**Exercise requirements**
Begin at the line containing "facing_bottom = BOARD_THICKNESS" in the entries below and end at the line containing "bpy.context.scene.collection.objects.link(empty)"; transcribe that range exactly and nothing outside it.

3D code data
··········
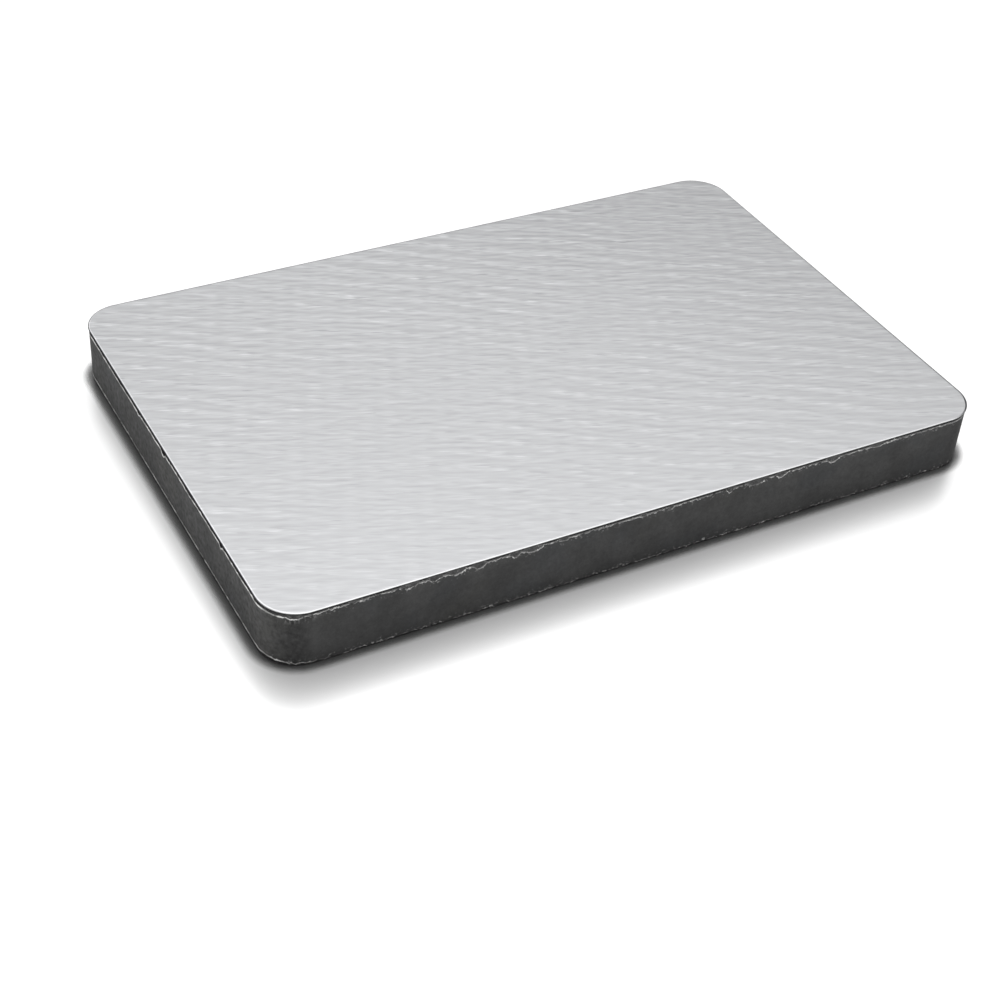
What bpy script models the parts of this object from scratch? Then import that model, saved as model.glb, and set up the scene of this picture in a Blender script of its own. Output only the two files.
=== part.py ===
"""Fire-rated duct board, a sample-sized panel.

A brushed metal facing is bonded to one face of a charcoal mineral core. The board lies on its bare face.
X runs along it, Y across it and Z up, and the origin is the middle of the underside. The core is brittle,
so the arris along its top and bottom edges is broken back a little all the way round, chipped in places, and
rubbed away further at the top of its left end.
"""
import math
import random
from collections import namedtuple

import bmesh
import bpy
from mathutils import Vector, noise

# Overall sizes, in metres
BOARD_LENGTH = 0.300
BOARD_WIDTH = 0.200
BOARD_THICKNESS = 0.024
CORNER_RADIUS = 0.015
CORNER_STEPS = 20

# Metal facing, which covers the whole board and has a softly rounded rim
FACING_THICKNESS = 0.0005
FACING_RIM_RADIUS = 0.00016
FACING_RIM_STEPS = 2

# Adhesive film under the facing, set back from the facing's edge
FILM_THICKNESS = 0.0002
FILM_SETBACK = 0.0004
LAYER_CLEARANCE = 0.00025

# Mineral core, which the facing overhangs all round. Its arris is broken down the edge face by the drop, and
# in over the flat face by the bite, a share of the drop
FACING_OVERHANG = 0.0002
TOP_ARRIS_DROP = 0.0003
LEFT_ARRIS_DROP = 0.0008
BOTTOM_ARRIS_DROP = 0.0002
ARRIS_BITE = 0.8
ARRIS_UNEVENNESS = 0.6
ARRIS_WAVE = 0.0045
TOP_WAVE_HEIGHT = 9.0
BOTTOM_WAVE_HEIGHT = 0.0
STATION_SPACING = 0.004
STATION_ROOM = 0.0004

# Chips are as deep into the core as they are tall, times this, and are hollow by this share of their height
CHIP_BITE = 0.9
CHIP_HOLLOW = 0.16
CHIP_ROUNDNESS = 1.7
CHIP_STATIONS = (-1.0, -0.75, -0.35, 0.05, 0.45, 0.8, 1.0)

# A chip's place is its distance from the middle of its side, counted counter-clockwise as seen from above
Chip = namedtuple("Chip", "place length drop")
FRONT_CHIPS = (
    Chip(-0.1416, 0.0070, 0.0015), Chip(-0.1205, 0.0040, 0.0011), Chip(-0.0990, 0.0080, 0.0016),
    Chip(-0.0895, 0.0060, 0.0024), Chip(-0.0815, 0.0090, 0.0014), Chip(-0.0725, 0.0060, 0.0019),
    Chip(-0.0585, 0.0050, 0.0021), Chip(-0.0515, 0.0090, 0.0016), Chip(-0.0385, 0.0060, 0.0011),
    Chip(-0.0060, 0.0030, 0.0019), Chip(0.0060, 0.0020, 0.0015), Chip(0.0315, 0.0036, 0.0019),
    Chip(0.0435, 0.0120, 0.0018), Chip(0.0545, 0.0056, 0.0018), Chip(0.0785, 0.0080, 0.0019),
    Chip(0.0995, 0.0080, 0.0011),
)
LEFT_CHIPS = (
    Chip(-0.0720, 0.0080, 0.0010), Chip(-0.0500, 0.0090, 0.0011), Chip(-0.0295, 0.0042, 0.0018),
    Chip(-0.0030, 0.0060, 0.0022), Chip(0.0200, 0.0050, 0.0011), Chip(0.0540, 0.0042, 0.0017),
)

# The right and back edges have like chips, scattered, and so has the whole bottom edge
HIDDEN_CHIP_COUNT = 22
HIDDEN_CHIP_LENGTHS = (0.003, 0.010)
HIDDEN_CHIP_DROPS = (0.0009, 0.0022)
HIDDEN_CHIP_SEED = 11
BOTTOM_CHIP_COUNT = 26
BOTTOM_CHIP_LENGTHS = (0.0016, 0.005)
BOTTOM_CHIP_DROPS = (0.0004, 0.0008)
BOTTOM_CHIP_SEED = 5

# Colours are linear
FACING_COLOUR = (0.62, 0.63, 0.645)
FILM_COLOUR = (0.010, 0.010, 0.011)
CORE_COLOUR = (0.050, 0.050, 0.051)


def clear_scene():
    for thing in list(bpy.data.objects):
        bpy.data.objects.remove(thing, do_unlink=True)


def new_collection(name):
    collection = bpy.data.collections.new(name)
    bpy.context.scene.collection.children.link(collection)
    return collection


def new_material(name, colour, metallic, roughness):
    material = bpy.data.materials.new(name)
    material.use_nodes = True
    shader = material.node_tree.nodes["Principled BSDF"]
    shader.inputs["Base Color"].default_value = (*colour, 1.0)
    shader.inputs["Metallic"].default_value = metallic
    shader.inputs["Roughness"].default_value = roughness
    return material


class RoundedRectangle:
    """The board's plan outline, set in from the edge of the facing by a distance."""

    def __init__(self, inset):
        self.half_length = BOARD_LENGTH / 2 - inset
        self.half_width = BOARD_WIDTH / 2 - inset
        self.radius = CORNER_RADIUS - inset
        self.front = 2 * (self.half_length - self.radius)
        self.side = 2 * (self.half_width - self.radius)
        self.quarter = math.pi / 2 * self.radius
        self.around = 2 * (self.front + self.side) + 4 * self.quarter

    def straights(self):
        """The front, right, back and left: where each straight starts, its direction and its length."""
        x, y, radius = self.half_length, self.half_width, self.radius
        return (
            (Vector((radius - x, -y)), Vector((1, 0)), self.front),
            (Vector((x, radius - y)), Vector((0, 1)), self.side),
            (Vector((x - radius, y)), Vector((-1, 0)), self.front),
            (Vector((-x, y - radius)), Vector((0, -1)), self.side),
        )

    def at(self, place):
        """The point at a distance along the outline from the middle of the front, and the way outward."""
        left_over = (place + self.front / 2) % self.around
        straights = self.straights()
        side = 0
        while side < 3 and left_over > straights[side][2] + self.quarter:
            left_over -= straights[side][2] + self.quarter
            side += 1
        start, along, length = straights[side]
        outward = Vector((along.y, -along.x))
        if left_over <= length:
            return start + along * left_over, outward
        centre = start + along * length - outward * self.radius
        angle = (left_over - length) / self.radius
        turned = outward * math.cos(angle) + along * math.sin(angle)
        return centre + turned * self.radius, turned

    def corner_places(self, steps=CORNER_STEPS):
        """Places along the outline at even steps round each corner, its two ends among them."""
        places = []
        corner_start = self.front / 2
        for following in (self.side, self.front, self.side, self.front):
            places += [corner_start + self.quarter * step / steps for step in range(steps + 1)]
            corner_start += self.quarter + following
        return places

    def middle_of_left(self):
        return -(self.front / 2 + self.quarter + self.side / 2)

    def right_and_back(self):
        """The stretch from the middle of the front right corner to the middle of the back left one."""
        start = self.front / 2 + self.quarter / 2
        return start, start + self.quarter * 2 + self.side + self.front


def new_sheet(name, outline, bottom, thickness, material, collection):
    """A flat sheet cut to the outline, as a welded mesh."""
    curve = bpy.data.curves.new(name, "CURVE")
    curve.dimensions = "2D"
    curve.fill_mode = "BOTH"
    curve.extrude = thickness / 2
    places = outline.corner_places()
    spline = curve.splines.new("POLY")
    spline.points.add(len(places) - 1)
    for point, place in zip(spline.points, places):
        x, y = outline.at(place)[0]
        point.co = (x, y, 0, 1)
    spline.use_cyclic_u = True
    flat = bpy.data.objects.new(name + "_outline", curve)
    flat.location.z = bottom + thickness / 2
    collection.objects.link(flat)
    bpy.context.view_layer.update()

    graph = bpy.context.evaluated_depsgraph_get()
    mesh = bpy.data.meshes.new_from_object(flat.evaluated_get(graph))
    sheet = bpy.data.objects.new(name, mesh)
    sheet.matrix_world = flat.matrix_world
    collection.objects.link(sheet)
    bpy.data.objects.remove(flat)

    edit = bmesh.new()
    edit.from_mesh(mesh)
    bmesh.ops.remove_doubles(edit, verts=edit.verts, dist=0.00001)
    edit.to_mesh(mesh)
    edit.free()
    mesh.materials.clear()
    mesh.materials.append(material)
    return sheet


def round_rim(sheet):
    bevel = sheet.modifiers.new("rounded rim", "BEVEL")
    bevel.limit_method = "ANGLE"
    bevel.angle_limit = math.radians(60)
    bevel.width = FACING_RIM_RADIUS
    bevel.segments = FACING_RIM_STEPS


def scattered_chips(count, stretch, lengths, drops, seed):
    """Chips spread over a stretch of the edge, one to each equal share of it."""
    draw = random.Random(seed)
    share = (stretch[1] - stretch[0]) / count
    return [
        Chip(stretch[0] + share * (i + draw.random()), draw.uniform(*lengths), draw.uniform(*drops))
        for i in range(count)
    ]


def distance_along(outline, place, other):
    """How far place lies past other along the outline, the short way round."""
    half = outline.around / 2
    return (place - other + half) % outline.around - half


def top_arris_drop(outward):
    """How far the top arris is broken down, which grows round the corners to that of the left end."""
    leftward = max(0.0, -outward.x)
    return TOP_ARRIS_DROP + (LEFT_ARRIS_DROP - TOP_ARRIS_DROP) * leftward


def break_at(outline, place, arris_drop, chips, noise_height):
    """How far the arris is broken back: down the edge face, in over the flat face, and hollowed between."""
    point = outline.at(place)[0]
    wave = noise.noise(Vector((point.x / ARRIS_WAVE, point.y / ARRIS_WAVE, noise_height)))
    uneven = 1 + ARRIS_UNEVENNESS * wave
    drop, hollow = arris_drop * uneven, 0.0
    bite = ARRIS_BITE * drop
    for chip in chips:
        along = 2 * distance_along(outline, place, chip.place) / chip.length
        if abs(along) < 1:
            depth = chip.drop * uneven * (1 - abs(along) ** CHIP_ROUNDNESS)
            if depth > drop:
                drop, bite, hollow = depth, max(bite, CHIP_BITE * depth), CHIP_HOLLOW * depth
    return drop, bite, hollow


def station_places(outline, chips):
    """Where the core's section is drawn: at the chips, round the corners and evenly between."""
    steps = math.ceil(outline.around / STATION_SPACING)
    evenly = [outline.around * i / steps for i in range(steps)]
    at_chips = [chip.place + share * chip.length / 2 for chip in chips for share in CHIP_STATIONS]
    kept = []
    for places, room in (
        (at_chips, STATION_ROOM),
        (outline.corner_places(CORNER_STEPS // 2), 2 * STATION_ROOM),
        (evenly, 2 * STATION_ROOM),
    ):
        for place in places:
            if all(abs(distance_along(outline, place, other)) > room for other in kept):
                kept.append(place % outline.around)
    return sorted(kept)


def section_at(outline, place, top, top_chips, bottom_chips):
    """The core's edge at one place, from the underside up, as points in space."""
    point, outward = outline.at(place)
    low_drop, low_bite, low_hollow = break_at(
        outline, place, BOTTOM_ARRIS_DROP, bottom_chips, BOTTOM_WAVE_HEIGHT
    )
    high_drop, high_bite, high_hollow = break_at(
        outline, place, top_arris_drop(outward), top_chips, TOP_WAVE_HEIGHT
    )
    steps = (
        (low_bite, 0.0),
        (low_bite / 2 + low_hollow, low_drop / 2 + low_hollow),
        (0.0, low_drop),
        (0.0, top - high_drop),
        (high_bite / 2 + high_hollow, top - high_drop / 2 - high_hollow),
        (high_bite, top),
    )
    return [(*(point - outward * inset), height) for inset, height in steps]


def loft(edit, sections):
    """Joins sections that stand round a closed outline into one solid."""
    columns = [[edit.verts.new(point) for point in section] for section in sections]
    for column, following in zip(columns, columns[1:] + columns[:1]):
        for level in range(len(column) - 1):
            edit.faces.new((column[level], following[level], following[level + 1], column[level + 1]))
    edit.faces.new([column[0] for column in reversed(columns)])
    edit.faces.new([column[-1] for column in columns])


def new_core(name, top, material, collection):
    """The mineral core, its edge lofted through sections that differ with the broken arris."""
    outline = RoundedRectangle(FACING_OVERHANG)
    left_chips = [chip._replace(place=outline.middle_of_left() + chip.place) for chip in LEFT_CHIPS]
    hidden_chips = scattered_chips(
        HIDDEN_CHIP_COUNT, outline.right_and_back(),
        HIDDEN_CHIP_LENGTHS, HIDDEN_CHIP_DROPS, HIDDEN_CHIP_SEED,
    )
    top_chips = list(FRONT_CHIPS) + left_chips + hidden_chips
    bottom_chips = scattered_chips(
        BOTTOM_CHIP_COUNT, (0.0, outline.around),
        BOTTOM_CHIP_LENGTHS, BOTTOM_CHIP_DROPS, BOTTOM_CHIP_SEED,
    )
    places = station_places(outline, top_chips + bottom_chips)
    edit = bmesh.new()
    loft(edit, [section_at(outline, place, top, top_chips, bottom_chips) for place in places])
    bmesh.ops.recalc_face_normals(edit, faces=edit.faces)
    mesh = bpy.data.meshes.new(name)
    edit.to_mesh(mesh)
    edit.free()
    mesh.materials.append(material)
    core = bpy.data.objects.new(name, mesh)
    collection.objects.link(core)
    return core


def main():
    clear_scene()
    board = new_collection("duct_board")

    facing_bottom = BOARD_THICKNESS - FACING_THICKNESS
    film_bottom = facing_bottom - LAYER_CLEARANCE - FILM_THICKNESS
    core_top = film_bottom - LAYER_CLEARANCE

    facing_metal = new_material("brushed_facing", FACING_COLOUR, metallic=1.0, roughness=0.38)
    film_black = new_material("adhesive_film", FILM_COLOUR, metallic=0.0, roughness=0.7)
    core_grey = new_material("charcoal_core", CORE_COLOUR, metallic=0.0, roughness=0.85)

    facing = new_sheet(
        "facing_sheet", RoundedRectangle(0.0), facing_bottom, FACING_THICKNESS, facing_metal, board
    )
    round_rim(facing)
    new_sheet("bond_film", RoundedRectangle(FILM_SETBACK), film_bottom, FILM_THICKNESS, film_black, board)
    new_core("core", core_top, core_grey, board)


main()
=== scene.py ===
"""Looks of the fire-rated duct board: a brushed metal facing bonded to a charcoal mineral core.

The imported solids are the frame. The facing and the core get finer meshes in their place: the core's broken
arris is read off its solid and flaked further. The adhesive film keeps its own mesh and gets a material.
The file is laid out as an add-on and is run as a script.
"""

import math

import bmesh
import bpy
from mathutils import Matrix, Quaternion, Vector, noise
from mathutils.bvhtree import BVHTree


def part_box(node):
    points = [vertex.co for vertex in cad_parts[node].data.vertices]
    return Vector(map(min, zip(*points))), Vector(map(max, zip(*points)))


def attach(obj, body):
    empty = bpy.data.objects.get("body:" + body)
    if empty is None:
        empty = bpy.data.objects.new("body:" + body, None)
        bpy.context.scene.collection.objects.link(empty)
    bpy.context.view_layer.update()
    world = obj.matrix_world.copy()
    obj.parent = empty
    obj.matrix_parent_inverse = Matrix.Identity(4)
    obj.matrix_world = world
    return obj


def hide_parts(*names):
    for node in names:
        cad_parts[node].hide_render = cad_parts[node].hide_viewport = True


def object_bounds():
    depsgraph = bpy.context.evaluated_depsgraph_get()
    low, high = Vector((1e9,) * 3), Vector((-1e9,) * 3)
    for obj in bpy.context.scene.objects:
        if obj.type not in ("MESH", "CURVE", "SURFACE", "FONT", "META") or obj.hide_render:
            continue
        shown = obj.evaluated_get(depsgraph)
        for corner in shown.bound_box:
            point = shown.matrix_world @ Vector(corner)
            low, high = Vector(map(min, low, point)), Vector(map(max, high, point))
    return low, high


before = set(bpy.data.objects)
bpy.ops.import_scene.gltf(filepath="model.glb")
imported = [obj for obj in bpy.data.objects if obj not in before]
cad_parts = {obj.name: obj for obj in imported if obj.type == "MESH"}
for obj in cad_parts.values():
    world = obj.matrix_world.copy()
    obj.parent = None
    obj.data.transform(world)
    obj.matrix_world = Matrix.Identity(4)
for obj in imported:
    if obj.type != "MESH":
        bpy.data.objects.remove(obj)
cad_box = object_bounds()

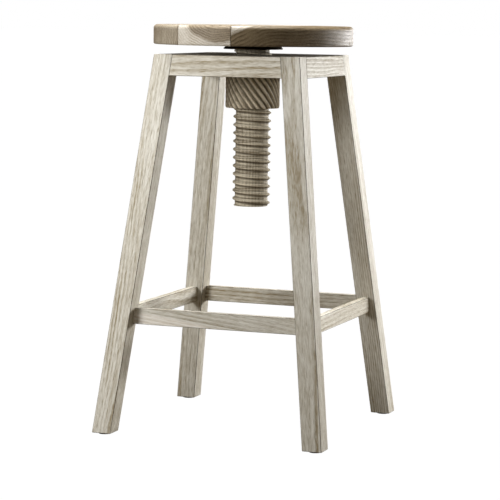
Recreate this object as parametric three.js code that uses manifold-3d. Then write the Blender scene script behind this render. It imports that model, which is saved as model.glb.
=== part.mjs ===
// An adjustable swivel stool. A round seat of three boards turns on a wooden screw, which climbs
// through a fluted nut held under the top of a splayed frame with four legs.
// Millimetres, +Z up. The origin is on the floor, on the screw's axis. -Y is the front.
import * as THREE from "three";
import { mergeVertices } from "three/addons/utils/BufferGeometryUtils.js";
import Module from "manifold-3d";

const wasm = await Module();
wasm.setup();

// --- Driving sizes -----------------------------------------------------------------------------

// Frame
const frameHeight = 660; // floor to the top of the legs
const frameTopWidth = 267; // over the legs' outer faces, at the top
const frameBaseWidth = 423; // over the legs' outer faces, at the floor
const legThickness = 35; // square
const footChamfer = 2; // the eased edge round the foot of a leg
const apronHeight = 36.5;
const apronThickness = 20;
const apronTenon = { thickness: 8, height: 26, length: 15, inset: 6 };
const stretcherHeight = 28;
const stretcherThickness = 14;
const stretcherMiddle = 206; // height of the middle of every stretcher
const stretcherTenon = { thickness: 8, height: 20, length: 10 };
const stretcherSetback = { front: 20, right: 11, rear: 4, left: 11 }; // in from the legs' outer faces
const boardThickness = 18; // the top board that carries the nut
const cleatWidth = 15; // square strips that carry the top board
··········
**The answer**
    facing_bottom = BOARD_THICKNESS - FACING_THICKNESS
    film_bottom = facing_bottom - LAYER_CLEARANCE - FILM_THICKNESS
    core_top = film_bottom - LAYER_CLEARANCE

    facing_metal = new_material("brushed_facing", FACING_COLOUR, metallic=1.0, roughness=0.38)
    film_black = new_material("adhesive_film", FILM_COLOUR, metallic=0.0, roughness=0.7)
    core_grey = new_material("charcoal_core", CORE_COLOUR, metallic=0.0, roughness=0.85)

    facing = new_sheet(
        "facing_sheet", RoundedRectangle(0.0), facing_bottom, FACING_THICKNESS, facing_metal, board
    )
    round_rim(facing)
    new_sheet("bond_film", RoundedRectangle(FILM_SETBACK), film_bottom, FILM_THICKNESS, film_black, board)
    new_core("core", core_top, core_grey, board)


main()
=== scene.py ===
"""Looks of the fire-rated duct board: a brushed metal facing bonded to a charcoal mineral core.

The imported solids are the frame. The facing and the core get finer meshes in their place: the core's broken
arris is read off its solid and flaked further. The adhesive film keeps its own mesh and gets a material.
The file is laid out as an add-on and is run as a script.
"""

import math

import bmesh
import bpy
from mathutils import Matrix, Quaternion, Vector, noise
from mathutils.bvhtree import BVHTree


def part_box(node):
    points = [vertex.co for vertex in cad_parts[node].data.vertices]
    return Vector(map(min, zip(*points))), Vector(map(max, zip(*points)))


def attach(obj, body):
    empty = bpy.data.objects.get("body:" + body)
    if empty is None:
        empty = bpy.data.objects.new("body:" + body, None)
        bpy.context.scene.collection.objects.link(empty)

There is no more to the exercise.